In December 2013, Aguilar purchased a pistol grip as well as a Mossberg 500 12-gauge shotgun, the same gun later used in the attack, at a United Gun Shop along with cartons of buckshot and birdshot ammunition.

After the attack, a search warrant executed by law enforcement at Aguilar's residence discovered a personal journal in which he described wanting to kill people but did not mention specific persons nor locations; police also remarked that he "expressed a general hatred of others" and a "willingness to die". In addition, the journal contained an apology to Aguilar's family for "what he was about to do".

Just minutes before the attack, Aguilar made a post to his Tumblr page in which he stated: "I had to do this. Today is the day.

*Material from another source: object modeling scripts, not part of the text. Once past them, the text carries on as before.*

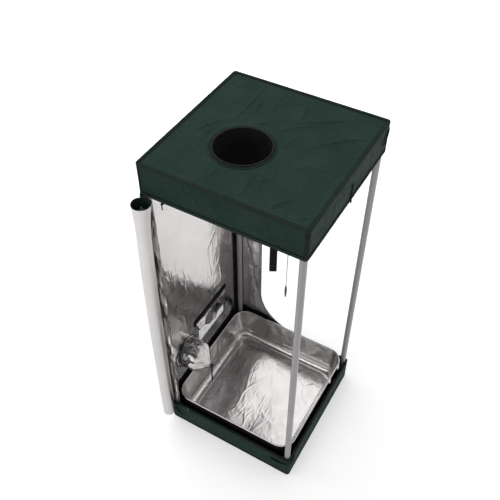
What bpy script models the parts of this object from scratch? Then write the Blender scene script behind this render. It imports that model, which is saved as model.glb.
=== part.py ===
"""Indoor grow tent: a steel pole frame in a fabric cover, with its door rolled up at one corner.

Metres, +Z up. The origin is the centre of the base's underside. +X is to the right along
the open front, +Y goes to the back, and the closed side wall stands at -X.
"""
import math

import bmesh
import bpy
from mathutils import Matrix, Vector

# Overall size
WIDTH = 0.600
DEPTH = 0.600
HEIGHT = 1.500

# Cover cloth, its seams and its edge binding
CLOTH = 0.0015
SEAM_GAP = 0.0003
COVER_RADIUS = 0.010
LEAST_RADIUS = 0.002
CAP_BAND_HEIGHT = 0.118
BASE_BAND_HEIGHT = 0.123
SEAM_OVERLAP = 0.020
BINDING_WIDTH = 0.011
BINDING_THICKNESS = 0.0010

# Zip along the cap, the base and the back opening
ZIP_THICKNESS = 0.0012
ZIP_SHOW = 0.006
ZIP_HIDDEN = 0.012
ZIP_FROM_LEFT = 0.025

# Poles and their corner sockets
POLE_RADIUS = 0.0125
POLE_WALL = 0.0008
POLE_INSET = 0.0180
SOCKET_WALL = 0.0027
SOCKET_FIT = 0.0003
SOCKET_LENGTH = 0.050
SOCKET_STOP = 0.016
BLOCK_MARGIN = 0.0002
BLOCK_ROUNDING = 0.007
ROUND_PROFILE_SHARE = 0.5

# Hanging bars under the roof, with a clip at each end
HANGING_BAR_RADIUS = 0.0095
CLIP_WIDTH = 0.024
CLIP_TO_SOCKET = 0.020
CLIP_STUB_RADIUS = 0.0125
CLIP_STUB_LENGTH = 0.042

# Duct port in the roof
PORT_FROM_LEFT = 0.246
PORT_FROM_FRONT = 0.236
PORT_RADIUS = 0.100
PORT_RING_WIDTH = 0.010
PORT_RING_HEIGHT = 0.0014
PORT_BEAD_RADIUS = 0.0022
SLEEVE_LENGTH = 0.245
SLEEVE_END_RADIUS = 0.088
SLEEVE_CLOTH = 0.0012
SLEEVE_HEM = 0.018
SLEEVE_HEM_SWELL = 0.0012

# Back opening with its round lower corner
BACK_STRIP_WIDTH = 0.124
BACK_CORNER_RADIUS = 0.200
BACK_SILL_Z = 0.138
BACK_ZIP_SHOW = 0.004
BACK_ZIP_WIDTH = 0.010

# Black tapes on the inside of the closed walls
TAPE_THICKNESS = 0.0008
CORNER_TAPE_WIDTH = 0.026
SKIRT_LOW_Z = 0.131
SKIRT_HIGH_Z = 0.190

# Vent window in the side wall, with its net, hem, hook strip and flap
VENT_FROM_PORT = 0.097
VENT_FROM_BACK = 0.150
VENT_LOW_Z = 0.285
VENT_HIGH_Z = 0.432
NET_THICKNESS = 0.0006
NET_MARGIN = 0.006
HEM_WIDTH = 0.012
HEM_THICKNESS = 0.0010
HOOK_STRIP_OVERHANG = 0.026
HOOK_STRIP_HEIGHT = 0.016
HOOK_STRIP_THICKNESS = 0.0032
HOOK_STRIP_LIFT = 0.002
FLAP_LENGTH = 0.098
FLAP_OVERHANG = 0.014
FLAP_STAND_OFF = 0.0085
FLAP_FOLD_DEPTH = 0.0060
FLAP_FOLDS = 3.5
FLAP_BULGE = 0.016

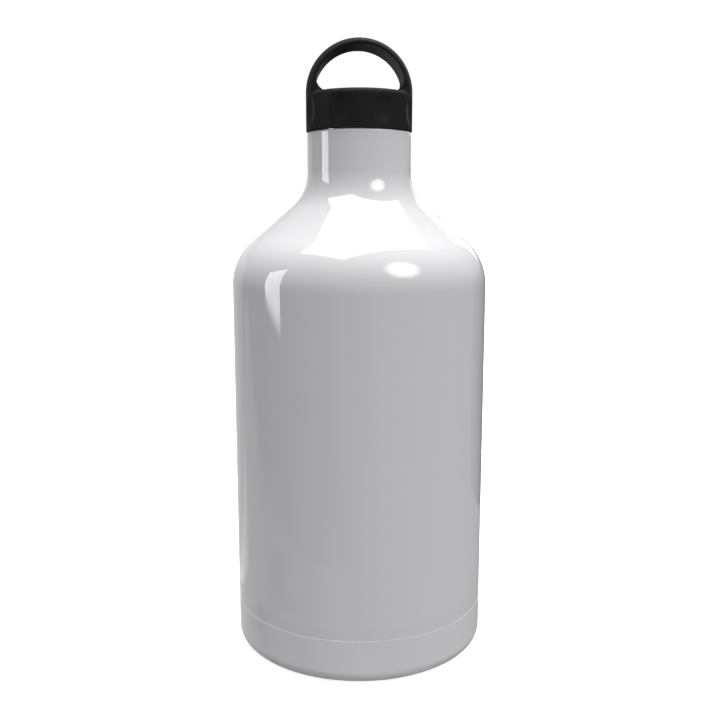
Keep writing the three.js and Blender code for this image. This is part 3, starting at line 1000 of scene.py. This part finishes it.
def panels():
    """Lamps and a dark card that shape the reflections: overhead, behind, and on the floor at the left."""
    lying_panel("overhead", radiance=9, place=(0.07, 0.25, 1.71), length=2.02, width=1.11, turn=41.5)
    lit_floor = around(-116.25, 0.898, FLOOR_LAMP_Z)
    lying_panel(
        "left_floor", radiance=0.36, place=lit_floor, length=1.9, width=0.2, turn=-32.4, faces_up=True
    )
    right_back = around(180, 1.5)
    dark_card(around(122, 1.5), right_back, low=-0.36, high=0.3)
    standing_panel("back_card", radiance=0.9, left=around(148, 1.5), right=right_back, low=0.37, high=0.96)
    wall_left = around(-171.5, 1.731)
    wall_right = around(-126.5, 1.731)
    standing_panel("left_wall", radiance=0.36, left=wall_left, right=wall_right, low=-0.65, high=0.6)


def room():
    """Even light from all round, a little brighter on the left, and plain white for the camera."""
    world = bpy.data.worlds.new("studio")
    bpy.context.scene.world = world
    world.use_nodes = True
    nodes = Nodes(world.node_tree)
    sideways, _, upwards = nodes.split(nodes.add("ShaderNodeTexCoord").outputs["Generated"])
    across = nodes.spread(sideways, -1.0, 1.0, ROOM_LEFT, ROOM_RIGHT)
    above = nodes.spread(upwards, *DARK_BELOW, 0.0, 1.0)
    seen = nodes.add("ShaderNodeLightPath").outputs["Is Camera Ray"]
    strength = nodes.spread(seen, 0.0, 1.0, nodes.maths("MULTIPLY", across, above), ROOM_BACKDROP)
    background = nodes.tree.nodes["Background"]
    background.inputs["Color"].default_value = WHITE
    nodes.link(strength, background.inputs["Strength"])


def camera():
    """Camera in front of the bottle, level with the top of its shoulder and looking slightly down."""
    data = bpy.data.cameras.new("camera")
    data.lens = CAMERA_LENS
    data.sensor_width = SENSOR_WIDTH
    data.shift_x = CAMERA_SHIFT
    viewer = bpy.data.objects.new("camera", data)
    viewer.location = around(0, CAMERA_DISTANCE, CAMERA_HEIGHT)
    viewer.rotation_euler = (math.radians(90 - CAMERA_TILT), 0, math.radians(-YAW))
    bpy.context.collection.objects.link(viewer)
    bpy.context.scene.camera = viewer


floor()
suns()
panels()
left_strip()
round_lamp()
floor_glow()
room()
camera()
bpy.context.scene.view_settings.view_transform = "Standard"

On previous days I tried this I woke up with anxiety, regret and hope for a better future this day I didn't, I woke up felt no emotions no empathy no sympathy." Aguilar also was allegedly fascinated by the Columbine High School massacre and was hypothesized to have timed his attack for the minute the Columbine shooting began.

== Victims ==
The victims were identified as 21-year-old Brianna Benelo, a single mother who lived in College Park, and 25-year-old Tyler Johnson of Mount Airy, Maryland. Neither of the victims were known to be connected to the shooter.

== Aftermath ==
Following the attack, hundreds gathered for a vigil honoring the victims lost in the shooting. The vigil was held on the evening of January 31, 2014, at the outdoor memorial on The Plaza. Candles were available to all attendees. Two funds were created for the two victims: the Tyler Johnson Memorial Fund, established to benefit the Community Foundation of Howard County, and the Brianna Benlolo Memorial Fund, established to benefit the son of the first victim.